The exercise:
Output every record word for word.
···
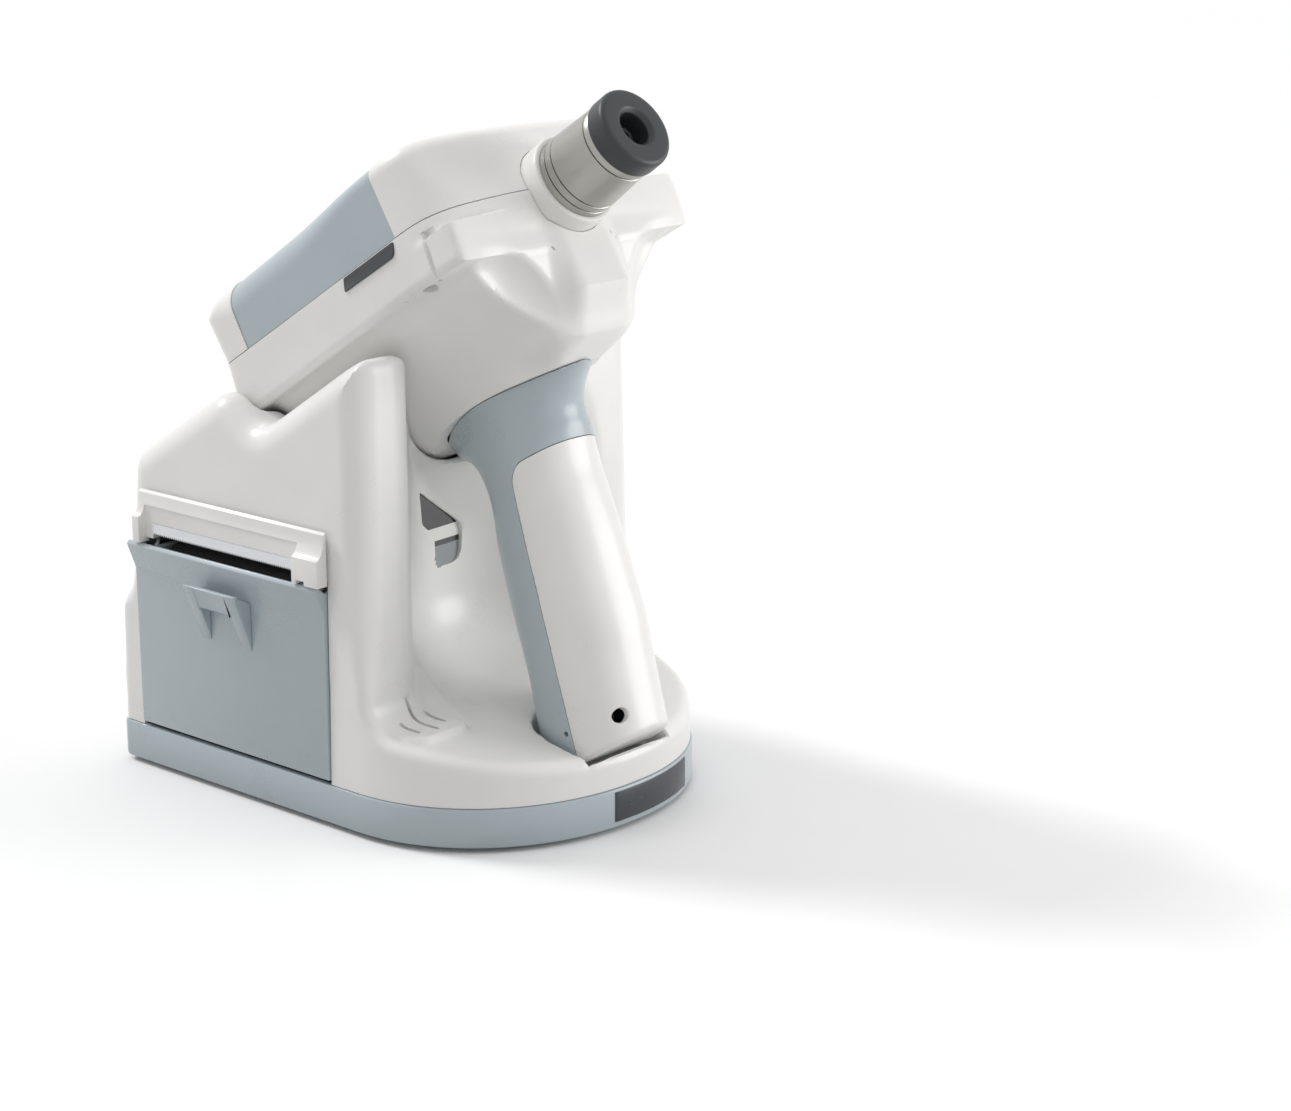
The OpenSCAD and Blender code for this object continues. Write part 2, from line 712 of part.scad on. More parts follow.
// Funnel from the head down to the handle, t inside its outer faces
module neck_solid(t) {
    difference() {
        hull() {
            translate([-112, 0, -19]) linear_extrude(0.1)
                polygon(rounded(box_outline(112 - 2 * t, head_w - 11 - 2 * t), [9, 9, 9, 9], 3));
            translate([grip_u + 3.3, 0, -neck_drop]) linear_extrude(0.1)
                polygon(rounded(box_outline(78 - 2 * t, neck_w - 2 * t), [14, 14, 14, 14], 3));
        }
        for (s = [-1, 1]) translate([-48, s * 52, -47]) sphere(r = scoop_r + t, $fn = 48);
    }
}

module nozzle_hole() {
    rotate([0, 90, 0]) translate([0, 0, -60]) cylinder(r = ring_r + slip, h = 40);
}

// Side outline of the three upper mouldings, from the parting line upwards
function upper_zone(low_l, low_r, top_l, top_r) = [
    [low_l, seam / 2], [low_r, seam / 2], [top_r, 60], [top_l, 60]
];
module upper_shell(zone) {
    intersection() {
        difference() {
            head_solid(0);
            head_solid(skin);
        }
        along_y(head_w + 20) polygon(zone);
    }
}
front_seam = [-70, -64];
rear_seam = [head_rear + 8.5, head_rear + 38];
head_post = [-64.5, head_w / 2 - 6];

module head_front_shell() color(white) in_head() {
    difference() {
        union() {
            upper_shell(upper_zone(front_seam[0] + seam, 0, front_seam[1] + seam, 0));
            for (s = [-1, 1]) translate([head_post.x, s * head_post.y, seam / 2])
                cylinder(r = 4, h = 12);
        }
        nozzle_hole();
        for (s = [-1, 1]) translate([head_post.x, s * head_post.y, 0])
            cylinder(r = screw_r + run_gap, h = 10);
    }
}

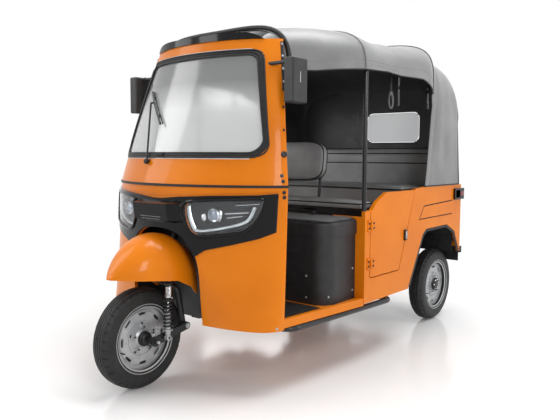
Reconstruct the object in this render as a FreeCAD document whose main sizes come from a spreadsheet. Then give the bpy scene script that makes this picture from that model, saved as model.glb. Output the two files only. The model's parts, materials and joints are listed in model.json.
···
Output below:
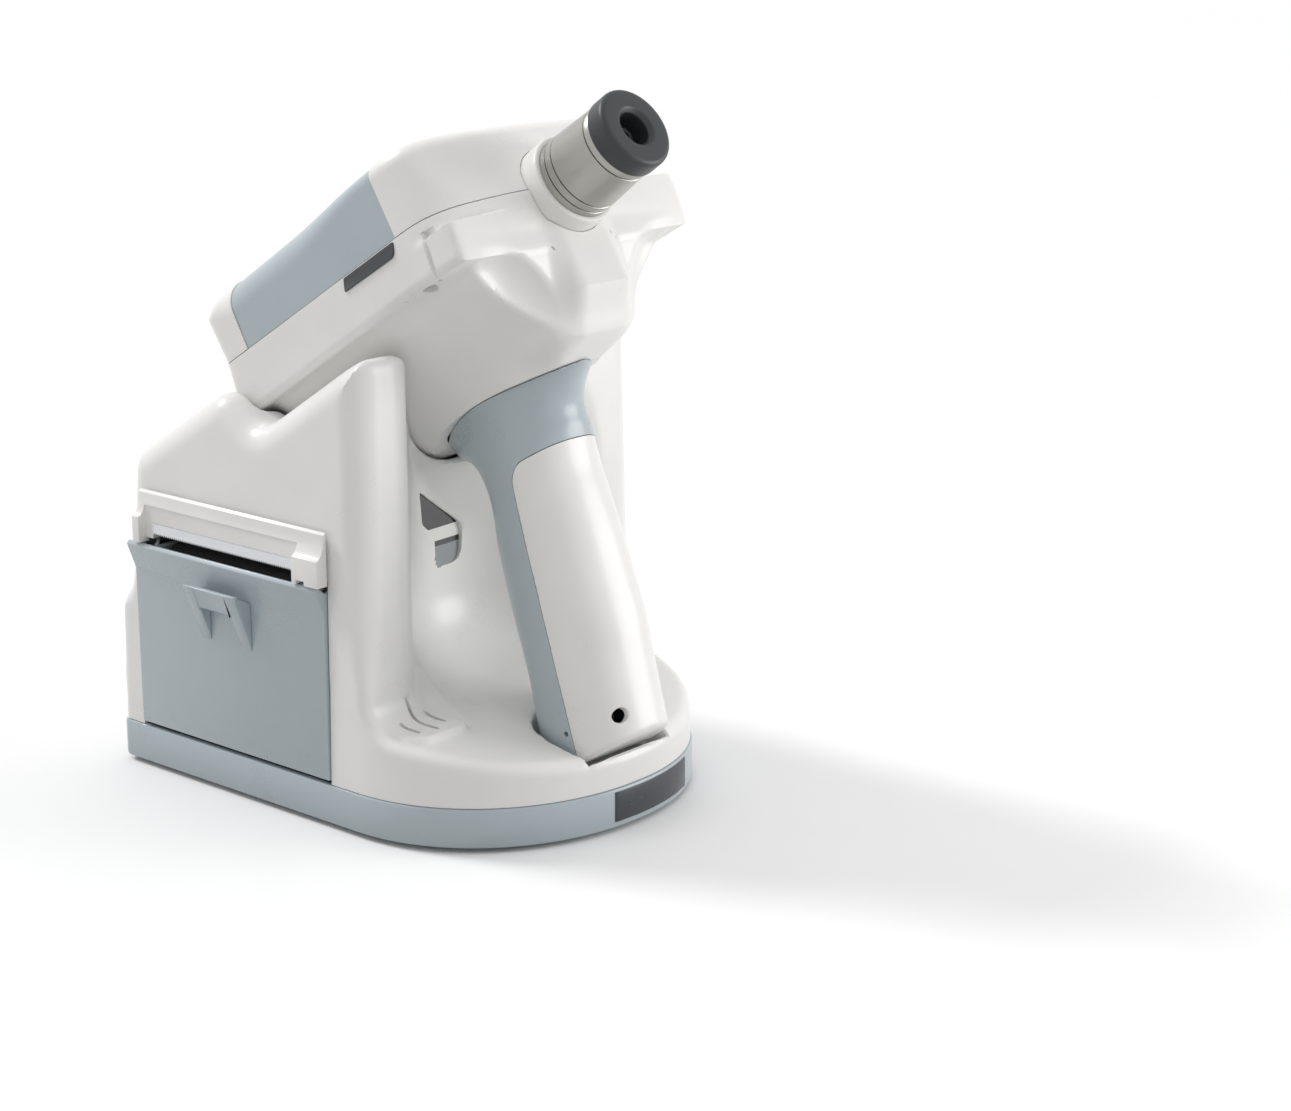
The OpenSCAD and Blender code for this object continues. Write part 2, from line 712 of part.scad on. More parts follow.
// Funnel from the head down to the handle, t inside its outer faces
module neck_solid(t) {
    difference() {
        hull() {
            translate([-112, 0, -19]) linear_extrude(0.1)
                polygon(rounded(box_outline(112 - 2 * t, head_w - 11 - 2 * t), [9, 9, 9, 9], 3));
            translate([grip_u + 3.3, 0, -neck_drop]) linear_extrude(0.1)
                polygon(rounded(box_outline(78 - 2 * t, neck_w - 2 * t), [14, 14, 14, 14], 3));
        }
        for (s = [-1, 1]) translate([-48, s * 52, -47]) sphere(r = scoop_r + t, $fn = 48);
    }
}

module nozzle_hole() {
    rotate([0, 90, 0]) translate([0, 0, -60]) cylinder(r = ring_r + slip, h = 40);
}

// Side outline of the three upper mouldings, from the parting line upwards
function upper_zone(low_l, low_r, top_l, top_r) = [
    [low_l, seam / 2], [low_r, seam / 2], [top_r, 60], [top_l, 60]
];
module upper_shell(zone) {
    intersection() {
        difference() {
            head_solid(0);
            head_solid(skin);
        }
        along_y(head_w + 20) polygon(zone);
    }
}
front_seam = [-70, -64];
rear_seam = [head_rear + 8.5, head_rear + 38];
head_post = [-64.5, head_w / 2 - 6];

module head_front_shell() color(white) in_head() {
    difference() {
        union() {
            upper_shell(upper_zone(front_seam[0] + seam, 0, front_seam[1] + seam, 0));
            for (s = [-1, 1]) translate([head_post.x, s * head_post.y, seam / 2])
                cylinder(r = 4, h = 12);
        }
        nozzle_hole();
        for (s = [-1, 1]) translate([head_post.x, s * head_post.y, 0])
            cylinder(r = screw_r + run_gap, h = 10);
    }
}

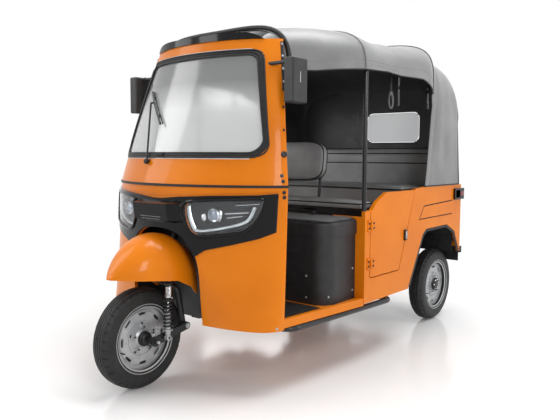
Reconstruct the object in this render as a FreeCAD document whose main sizes come from a spreadsheet. Then give the bpy scene script that makes this picture from that model, saved as model.glb. Output the two files only. The model's parts, materials and joints are listed in model.json.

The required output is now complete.